Take the early movies of Jim Carrey like “The Mask,” the early Dean Martin and Jerry Lewis buddy movies, or even the early Adam Sandler movies (which I’m generally not a fan of).
There’s an unmistakable kinetic energy from their anarchic spirit that runs through the performers excited to entertain.
As a counter example, take the work of those same people later in their career. The skill-set might be the same, but the excitement is utterly diminished. The routine is old hat.
“Shaolin Soccer” is firmly in the former category, a chance to join people having fun together in a positive, pleasant, and infectious way.
The people in it generally seem to be having a good time and don’t mind hamming it up or looking silly for the camera.
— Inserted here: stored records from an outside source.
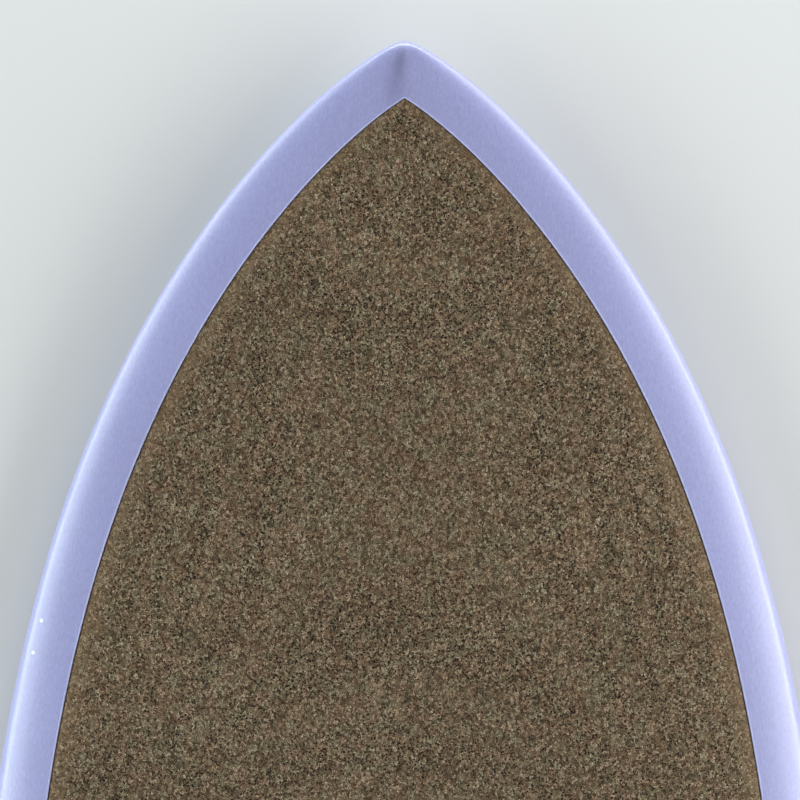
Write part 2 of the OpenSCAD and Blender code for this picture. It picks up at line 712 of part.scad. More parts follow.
module vent_insert() {
    color("whitesmoke") lay_down() at_vent() difference() {
        union() {
            translate([0, 0, -vent_flange_t])
                cylinder(r = vent_barrel_r + vent_lip, h = vent_flange_t);
            translate([0, 0, -vent_depth]) cylinder(r = vent_barrel_r, h = vent_depth);
        }
        plug_space(vent_well_r, vent_well_depth);
        plug_space(vent_thread_d / 2 + running_gap, vent_shelf);
        plug_space(vent_hole_d / 2, vent_depth + over);
    }
}

module vent_screw() {
    color("gray") lay_down() at_vent() difference() {
        union() {
            translate([0, 0, -vent_head_under]) cylinder(r = vent_head_r, h = vent_head_t);
            translate([0, 0, -vent_head_under - vent_thread_length])
                cylinder(d = vent_thread_d, h = vent_thread_length);
        }
        translate([-vent_head_r - 1, -slot_width / 2, -vent_head_sink - slot_depth])
            cube([2 * vent_head_r + 2, slot_width, over]);
        plug_space(bleed_d / 2, vent_shelf);
    }
}

module vent_o_ring() {
    color("black") lay_down() at_vent() translate([0, 0, -vent_head_under - ring_r])
        rotate_extrude() translate([vent_thread_d / 2 + ring_fit + ring_r, 0])
            circle(r = ring_r, $fn = 24);
}

module vent_membrane() {
    color("white") lay_down() at_vent() translate([0, 0, -vent_shelf])
        cylinder(d = vent_thread_d - 2 * running_gap, h = membrane_t);
}

// ---------------------------------------------------------------- blank, stringer and skins
half_gap = stringer_thickness / 2 + bond_gap;

// Room in the blank and the stringer for what is let into them
module core_pockets() {
    for (side = SIDES) block_space(side, cut_gap);
    at_leash() plug_space(leash_block_r + cut_gap, board_thickness);
    at_vent() plug_space(vent_barrel_r + cut_gap, vent_depth + cut_gap);
}

module blank_half() {
    hull_half(foam_top, foam_side, first_core_row, last_core_row, 2 * bond_gap, half_gap);
}

module blank_left() {
    color("white") lay_down() difference() {
        blank_half();
        core_pockets();
    }
}

module blank_right() {
    color("white") lay_down() difference() {
        mirror([0, 1, 0]) blank_half();
        core_pockets();
    }
}

module stringer() {
    along = stations(first_core_row, last_core_row, 2 * bond_gap);
    outline = concat(
        [for (x = along) [x, bottom_z(x) + foam_side]],
        [for (k = [len(along) - 1:-1:0]) let (x = along[k])
            [x, bottom_z(x) + thickness(x) - foam_top]]);
    color("burlywood") lay_down() difference() {
        translate([0, stringer_thickness / 2, 0]) rotate([90, 0, 0])
            linear_extrude(stringer_thickness) polygon(outline);
        core_pockets();
    }
}

module hull_skin() {
    color("lavender") lay_down() difference() {
        hull_shell();
        for (side = SIDES) at_fin(side) box_body(-over, over, cut_gap);
    }
}

module deck_skin() {
    color("ivory") lay_down() difference() {
        deck_sheet(deck_skin_top, deck_skin_floor);
        plug_pocket();
        at_vent() plug_space(vent_barrel_r + cut_gap, vent_depth);
    }
}

module cork_deck() {
    color("tan") lay_down() difference() {
        deck_sheet(cork_recess, cork_recess + cork_thickness);
        at_leash() plug_space(leash_flange_d / 2 + cut_gap, leash_depth);
        at_vent() plug_space(vent_barrel_r + vent_lip + cut_gap, vent_depth);
    }
}

blank_left();
blank_right();
stringer();
hull_skin();
deck_skin();
cork_deck();
fin_box("left");  // fin_box_left
fin_box("right");  // fin_box_right
fin_box("center");  // fin_box_center
fin_block("left");  // fin_block_left
fin_block("right");  // fin_block_right
fin_block("center");  // fin_block_center
fin("left");  // fin_left
fin("right");  // fin_right
fin("center");  // fin_center
fin_screw("left", "front");  // fin_screw_left_front
fin_screw("left", "rear");  // fin_screw_left_rear
fin_screw("right", "front");  // fin_screw_right_front
fin_screw("right", "rear");  // fin_screw_right_rear
fin_screw("center", "front");  // fin_screw_center_front
fin_screw("center", "rear");  // fin_screw_center_rear
leash_cup();
leash_bar();
leash_block();
vent_insert();
vent_screw();
vent_o_ring();
vent_membrane();
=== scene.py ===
"""Short surfboard with a cork deck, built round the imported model.

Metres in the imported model's frame: +X towards the nose, +Y towards the board's left rail and +Z
up out of the deck. Shapes are worked out in millimetres in the board's own axes, in which x runs
from the tail to the nose and z is square to the bottom's lowest place, and are then laid down.
"""

import json
import logging
import math
from collections.abc import Callable, Iterable, Sequence
from dataclasses import dataclass, field
from enum import Enum
from functools import cache, cached_property
from typing import Any

import bmesh
import bpy
from mathutils import Euler, Matrix, Vector


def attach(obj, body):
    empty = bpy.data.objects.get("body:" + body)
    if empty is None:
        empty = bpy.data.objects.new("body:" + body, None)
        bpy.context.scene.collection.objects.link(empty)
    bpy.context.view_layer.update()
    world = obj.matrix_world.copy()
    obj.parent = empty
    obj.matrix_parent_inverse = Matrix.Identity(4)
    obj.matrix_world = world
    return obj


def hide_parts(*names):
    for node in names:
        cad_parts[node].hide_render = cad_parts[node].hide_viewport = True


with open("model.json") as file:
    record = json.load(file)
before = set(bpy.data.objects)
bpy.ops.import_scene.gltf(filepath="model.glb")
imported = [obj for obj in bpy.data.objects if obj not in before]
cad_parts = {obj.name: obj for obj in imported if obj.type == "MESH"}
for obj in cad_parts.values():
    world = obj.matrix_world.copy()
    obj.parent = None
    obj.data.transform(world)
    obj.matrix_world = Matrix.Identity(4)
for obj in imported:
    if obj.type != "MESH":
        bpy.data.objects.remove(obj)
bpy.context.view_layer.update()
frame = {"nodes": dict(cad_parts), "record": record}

log = logging.getLogger("surfboard")
MM = 0.001
Rgb = tuple[float, float, float]
Spot = tuple[float, float, float]
Profile = Sequence[tuple[float, float]]


def linear(red: float, green: float, blue: float) -> Rgb:
    """Turns a screen colour of 0 to 255 into the linear colour that shaders take."""
    return tuple(
        c / 255 / 12.92 if c <= 10.3 else ((c / 255 + 0.055) / 1.055) ** 2.4
        for c in (red, green, blue)
    )


def smooth_step(value: float) -> float:
    """Eases a share from 0 to 1, flat at both ends."""
    share = min(max(value, 0.0), 1.0)
    return share * share * (3 - 2 * share)


# ------------------------------------------------------------------ the board's shape
@dataclass(frozen=True)
class BoardShape:
    """Outline, rocker and section of the board, in millimetres in the board's own axes."""

    length: float = 1778.0
    width: float = 490.0
    thickness_most: float = 62.0
    wide_point_from_nose: float = 840.0
    nose_rocker: float = 118.0
    tail_rocker: float = 54.0
    low_point_from_tail: float = 790.0
    tail_end_width: float = 160.0
    tail_corner_r: float = 40.0
    nose_tip_thickness: float = 9.0
    tail_end_thickness: float = 12.0
    rail_line: float = 0.4
    deck_fullness: float = 3.0
    bottom_flatness: float = 6.0
    nose_fullness: float = 3.54
    nose_roundness: float = 0.805
    tail_fullness: float = 2.2
    tail_roundness: float = 0.85
    nose_flat: float = 1.5
    nose_lift: float = 2.4
    tail_lift: float = 2.2
    end_round: float = 6.0
    pitch_degrees: float = 6.14758
    shift_along: float = -893.444
    shift_up: float = 115.243
    ridge_height: float = 0.8
    ridge_spread: float = 5.0
    ridge_ahead_of: float = 1740.0
    ridge_grows_in: float = 18.0
    ridge_ends_in: float = 8.0
    nose_foil: tuple[float, float] = (1.9, 0.9)
    tail_foil: tuple[float, float] = (2.6, 0.85)

    @property
    def tail_run(self) -> float:
        """Distance from the tail to the widest point."""
        return self.length - self.wide_point_from_nose

    @staticmethod
    def _spread(share: float, fullness: float, roundness: float) -> float:
        """Share of the half-width reached at a share of the way from an end."""
        held = min(max(share, 0.0), 1.0)
        return (1 - (1 - held) ** fullness) ** roundness

    def half_width(self, x: float) -> float:
        """Half-width of the outline at x, far below zero beyond either end."""
        if x < 0 or x > self.length:
            return -1000.0
        if x > self.tail_run:
            share = (self.length - x) / self.wide_point_from_nose
            return self.nose_flat + (self.width / 2 - self.nose_flat) * self._spread(
                share, self.nose_fullness, self.nose_roundness
            )
        radius = self.tail_corner_r
        cut = 0.0 if x >= radius else radius - math.sqrt(radius**2 - (radius - x) ** 2)
        return (
            self.tail_end_width / 2
            + (self.width - self.tail_end_width)
            / 2
            * self._spread(x / self.tail_run, self.tail_fullness, self.tail_roundness)
            - cut
        )

    def inset_half(self, x: float, inset: float) -> float:
        """Half-width at x of the outline drawn in by inset on every side."""
        steps = 48
        return min(
            self.half_width(x + inset * math.sin(a)) - inset * math.cos(a)
            for a in (-math.pi / 2 + math.pi * k / steps for k in range(steps + 1))
        )

    def bottom_line(self, x: float) -> float:
        """Height of the keel line at x."""
        low = self.low_point_from_tail
        if x > low:
            return self.nose_rocker * ((x - low) / (self.length - low)) ** self.nose_lift
        return self.tail_rocker * ((low - x) / low) ** self.tail_lift

    def full_thickness(self, x: float) -> float:
        """Thickness at x before the ends are rounded in side view."""
        run = self.tail_run
        if x > run:
            share, end = (x - run) / self.wide_point_from_nose, self.nose_tip_thickness
            power, root = self.nose_foil
        else:
            share, end = (run - x) / run, self.tail_end_thickness
            power, root = self.tail_foil
        return end + (self.thickness_most - end) * max(1 - share**power, 0.0) ** root

    def thickness(self, x: float) -> float:
        """Thickness at x, closing to nothing at either end in a half round."""
        near = min(x, self.length - x, self.end_round) / self.end_round
        return self.full_thickness(x) * math.sqrt(max(1 - (1 - max(near, 0.0)) ** 2, 0.0))

    def rail_z(self, x: float) -> float:
        """Height of the rail's widest line at x."""
        return self.bottom_line(x) + self.rail_line * self.full_thickness(x)

    def _share_across(self, x: float, y: float) -> float:
        """How far out y is, from 0 at the centre line to 1 at the rail."""
        return min(abs(y) / max(self.half_width(x), 1e-6), 1.0)

    def ridge(self, x: float, y: float) -> float:
        """Height of the soft crease that runs from the nose to the cork's point."""
        ahead = (x - self.ridge_ahead_of) / self.ridge_grows_in
        to_end = (self.length - x) / self.ridge_ends_in
        fade = smooth_step(ahead) * smooth_step(to_end)
        return self.ridge_height * fade * math.exp(-abs(y) / self.ridge_spread)

    def deck_at(self, x: float, y: float) -> float:
        """Height of the deck."""
        crown = math.sqrt(max(1 - self._share_across(x, y) ** self.deck_fullness, 0.0))
        return self.rail_z(x) + (1 - self.rail_line) * self.thickness(x) * crown + self.ridge(x, y)

    def bottom_at(self, x: float, y: float) -> float:
        """Height of the bottom."""
        belly = math.sqrt(max(1 - self._share_across(x, y) ** self.bottom_flatness, 0.0))
        return self.rail_z(x) - self.rail_line * self.thickness(x) * belly

    @property
    def lay_down(self) -> Matrix:
        """Turns the board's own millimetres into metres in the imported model's frame."""
        lift = Matrix.Translation((self.shift_along, 0, self.shift_up))
        tilt = Matrix.Rotation(math.radians(self.pitch_degrees), 4, "Y")
        return Matrix.Scale(MM, 4) @ lift @ tilt

    def slopes(
        self, height: Callable[[float, float], float], x: float, y: float
    ) -> tuple[float, float]:
        """Slopes of a height along x and along y.

        Args:
            height: deck_at or bottom_at.
            x: Place along the board.
            y: Place across the board.

        Returns:
            Rise along x and rise along y.
        """
        step = 0.5
        along = (height(x + step, y) - height(x - step, y)) / (2 * step)
        across = (height(x, y + step) - height(x, y - step)) / (2 * step)
        return along, across


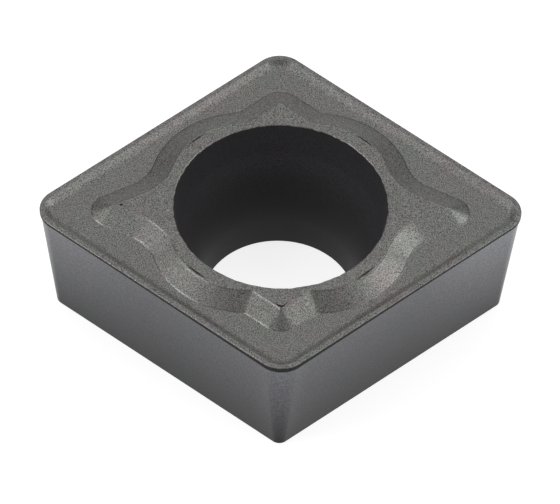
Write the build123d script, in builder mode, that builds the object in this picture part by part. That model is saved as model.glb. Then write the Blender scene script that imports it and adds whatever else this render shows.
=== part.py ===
from build123d import *
import math
import os

# A four-cornered turning insert: an 80 degree rhombus of sintered carbide with
# relieved flanks, a pressed chipbreaker on its upper face and a countersunk bore
# for the clamping screw.  Millimetres, +Z up, origin on the seat face under the
# bore, +X through one of the two 80 degree noses.

# the blank
inscribed = 9.525        # circle inscribed in the cutting edges
nose_angle = 80          # angle of the two acute corners, degrees
nose_radius = 0.8        # all four corners, at the cutting edge
edge_height = 3.97       # seat face up to the cutting edge
relief = 7               # lean of the flanks, degrees

# the cutting edge
bead_out = 0.03          # how far the edge stands proud of the flank below it
bead_height = 0.08       # height of that proud band
hone = 0.035             # rounding of the cutting edge itself
land = 0.13              # level strip behind the edge
rake_run = 0.30          # width of the slope behind the land
rake_drop = 0.055        # how far that slope falls

# the raised island of the chipbreaker
island_rise = 0.235      # valley floor up to the top of the island
wall_run = 0.61          # width of the island's sloping wall
point_gap = 1.07         # cutting edge to the foot of the blunt V points
point_radius = 0.09      # rounding of those points at the top
ring = 0.52              # level strip between the mouth and the top of each lobe
lobe_x = 0.99            # centres of the four lobes, one towards each edge
lobe_y = 1.03
finger_reach = 5.47      # tip of each finger that points into a nose
tip_radius = 0.02        # rounding of that tip at the top
finger_angle = 28        # each finger side to the X axis, degrees
hollow_radius = 1.90     # hollow between finger and lobe, at the top

# the bore
bore = 4.40              # through diameter for the clamping screw
bore_length = 1.00       # straight length above the seat face
mouth = 6.18             # diameter at the top of the island
mouth_depth = 0.90       # nearly straight entry
mouth_taper = 9          # lean of the entry's wall, degrees
seat_radius = 5.0        # swell of the seat for the screw's head
bore_break = 0.06        # rounding where the bore meets the seat face
mouth_break = 0.05       # rounding of the mouth

# a short crescent that the press leaves between each lobe and the mouth
nick_gap = 0.09          # in from the top of the lobe's wall
nick_width = 0.07
nick_arc = 15            # angle each one spans, degrees

half = math.radians(nose_angle / 2)
side = math.radians(finger_angle)
floor_z = edge_height - rake_drop
top_z = floor_z + island_rise
root = 0.01              # the island's wall starts this far below the valley floor
lobe_radius = mouth / 2 + ring - math.hypot(lobe_x, lobe_y)


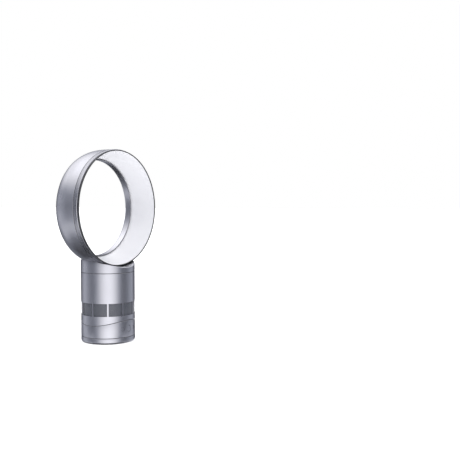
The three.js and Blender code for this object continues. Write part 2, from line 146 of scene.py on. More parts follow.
def arc(cx, cy, r, a0, a1, n):
    return [(cx + r * math.cos(math.radians(a0 + (a1 - a0) * i / n)),
             cy + r * math.sin(math.radians(a0 + (a1 - a0) * i / n))) for i in range(n + 1)]


def make_object(name, verts, faces, mats=(), mat_index=None, sharp=32.0):
    me = bpy.data.meshes.new(name)
    me.from_pydata([tuple(v) for v in verts], [], faces)
    bm = bmesh.new()
    bm.from_mesh(me)
    bmesh.ops.remove_doubles(bm, verts=bm.verts, dist=2e-7)
    bmesh.ops.recalc_face_normals(bm, faces=bm.faces)
    bm.to_mesh(me)
    bm.free()
    for m in mats:
        me.materials.append(m)
    finish_shading(me, sharp)
    ob = bpy.data.objects.new(name, me)
    bpy.context.scene.collection.objects.link(ob)
    return ob


def finish_shading(me, sharp=32.0):
    me.polygons.foreach_set("use_smooth", [True] * len(me.polygons))
    me.set_sharp_from_angle(angle=math.radians(sharp))
    me.update()


def spin(name, profile, n=192, axis="Z", centre=(0, 0, 0), mats=(), sharp=32.0, slots=None, start=0.0):
    """A closed profile of (radius, height), or one from axis to axis, turned about an axis.
    profile may be a function of the angle from the front (-Y), in radians."""
    fixed = None if callable(profile) else profile
    verts, rows = [], []
    for i in range(n):
        t = start + 2 * math.pi * i / n
        prof = fixed or profile(t)
        row = []
        for r, h in prof:
            if axis == "Z":
                v = (r * math.sin(t), -r * math.cos(t), h)
            else:
                v = (r * math.cos(t), h, r * math.sin(t))
            row.append(len(verts))
            verts.append(tuple((v[k] + centre[k]) * MM for k in range(3)))
        rows.append(row)
    m = len(rows[0])
    prof = fixed or profile(start)
    on_axis = prof[0][0] < 1e-9 and prof[-1][0] < 1e-9
    last = m - 1 if on_axis else m
    faces, index = [], []
    for i in range(n):
        a, b = rows[i], rows[(i + 1) % n]
        for j in range(last):
            k = (j + 1) % m
            q = [a[j], b[j], b[k], a[k]]
            faces.append(q)
            index.append(slots[j] if slots else 0)
    me = bpy.data.meshes.new(name)
    me.from_pydata(verts, [], faces)
    for mt in mats:
        me.materials.append(mt)
    if slots:
        me.polygons.foreach_set("material_index", index)
    bm = bmesh.new()
    bm.from_mesh(me)
    bmesh.ops.remove_doubles(bm, verts=bm.verts, dist=2e-7)
    bmesh.ops.dissolve_degenerate(bm, edges=bm.edges, dist=1e-8)
    bmesh.ops.recalc_face_normals(bm, faces=bm.faces)
    bm.to_mesh(me)
    bm.free()
    finish_shading(me, sharp)
    ob = bpy.data.objects.new(name, me)
    bpy.context.scene.collection.objects.link(ob)
    return ob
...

The whole thing is buoyed by Stephen Chow’s performance in the lead as “Mighty Steel Leg.”
His character may want to show the true nature of kung fu, but then again, the movie also shows his kicking technique blowing the net off a soccer goal.
So the moral is kung fu isn’t just for fighting, it’s for cartoonish special powers? That lapse of logic doesn’t take away from the movie at all because it’s approached with such a wide-eyed innocence.
The story is so sincere that cover versions of Carl Douglas’ “Kung Fu Fighting” and Kool & the Gang’s “Celebration,” two of the most overplayed and cheesy songs of all time, didn’t bother me at all while playing throughout the movie.
This is not to discount the visual effects, which are simple, yet still innovative and effective. I’m sure many-a-serious meeting was made on the craziest way to get a ball into a net, physics be damned.
In Shakespeare’s “Julius Ceasar,” the titular character was murdered because he was too ambitious.
Proving to be the opposite in almost every conceivable way, “Shaolin Soccer” succeeds because it’s not ambitious, because it’s content to simply be fun. So those works are opposite, except that they entertain.
(Brian Offenther is a Shanghai-based DJ and music promoter.)
‘Shaolin Soccer’ (2001)
• Where to see it: It is available to watch for free on video-streaming sites like Youku.
• What to see: This slapstick sports/action flick finds actor/director Stephen Chow as a poor bottle collector who dreams of showing the world that kung fu is more than just for fighting. He gets his chance when he’s recruited by Ng Man Tat as ex-soccer star “Golden Leg,” who hopes to enact revenge on his former teammates on Team Evil. “Shaolin Soccer” was chosen by the Hong Kong Film Awards as one of the best 100 Chinese motion pictures.